X' = X (w.r.t frame 1) = R$_X(90°)$ X (w.r.t frame 2)

We know that X (w.r.t frame 2) is (1,0,0)$^T$, so:

X' = X (w.r.t frame 1) = $R_X(90°) \begin{bmatrix} 1 \\ 0 \\ 0 \end{bmatrix}$ = $\begin{bmatrix} 1 \\ 0 \\ 0 \end{bmatrix}$

which is correct (because the rotation is about the old X axis so X' is the same with X).

Second rotation 45° about the new Y' axis. If we use the same logic as above, for transformation from X' to X" we can write:

X (w.r.t frame 2) = R$_Y(45°)$ X (w.r.t frame 3)

Again X (w.r.t frame 3) is (1,0,0)$^T$. We can calculate X (w.r.t frame 2) directly. However what I want is to know the vector w.r.t the original frame 1, not frame 2.

From the first rotation, I know I can write:

X (w.r.t frame 1) = R$_X(90°)$ X (w.r.t frame 2)

Hence, I have the X" axis as:

X" = X (w.r.t frame 1) = R$_X(90°)$ X (w.r.t frame 2) = R$_X(90°)$ R$_Y(45°)$ X (w.r.t frame 3)

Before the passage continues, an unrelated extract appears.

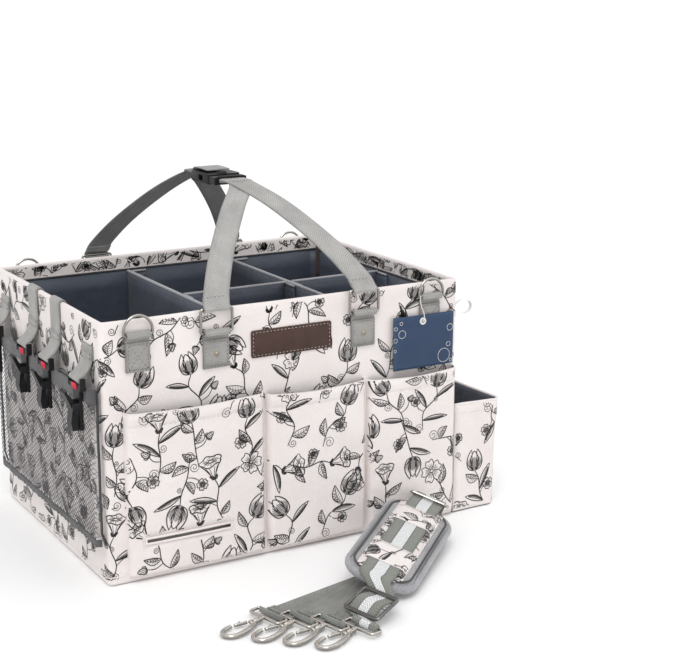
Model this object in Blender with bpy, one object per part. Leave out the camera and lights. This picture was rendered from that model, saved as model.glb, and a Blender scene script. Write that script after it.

X" = $\begin{bmatrix} 1 & 0 & 0 \\ 0 & 0 & -1 \\ 0 & 1 & 0 \end{bmatrix} \begin{bmatrix} \sqrt2/2 & 0 & \sqrt2/2 \\ 0 & 1 & 0 \\ -\sqrt2/2 & 0 & \sqrt2/2 \end{bmatrix}\begin{bmatrix} 1 \\ 0 \\ 0 \end{bmatrix}$

= $\begin{bmatrix} 1 & 0 & 0 \\ 0 & 0 & -1 \\ 0 & 1 & 0 \end{bmatrix} \begin{bmatrix} \sqrt2/2 \\ 0 \\ -\sqrt2/2 \end{bmatrix}$

= $\begin{bmatrix} \sqrt2/2 \\ \sqrt2/2 \\ 0 \end{bmatrix}$

This gives the correct coordinate for the newest X" axis (coordinate w.r.t the original frame 1). Hence, to be able to rotate with respect to the body frame, not the global frame, we need to write the rotation matrix as:

R =R$_1$R$_2$R$_3$ = R$_x$($\alpha)$R$_y$($\beta$)R$_x$($\gamma$)

where 1,2,3 denotes the order of rotations.

If rotations are written in relation to global axes, we need the inverse order of matrices (because dot product is applied to vector from right to left): $$R = R_3 R_2 R_1.$$
If rotations are written in relation to body axes, we need the direct order: $$R = R_1R_2R_3$$
Having said that, you probably miss the order in the initial ${ R } = { R } _ { x } ( \alpha ) \mathrm { R } _ { y } ( \beta ) \mathrm { R } _ { x } ( \gamma )$ equation. If you use the rotations in relation to global axes, you need to switch the order.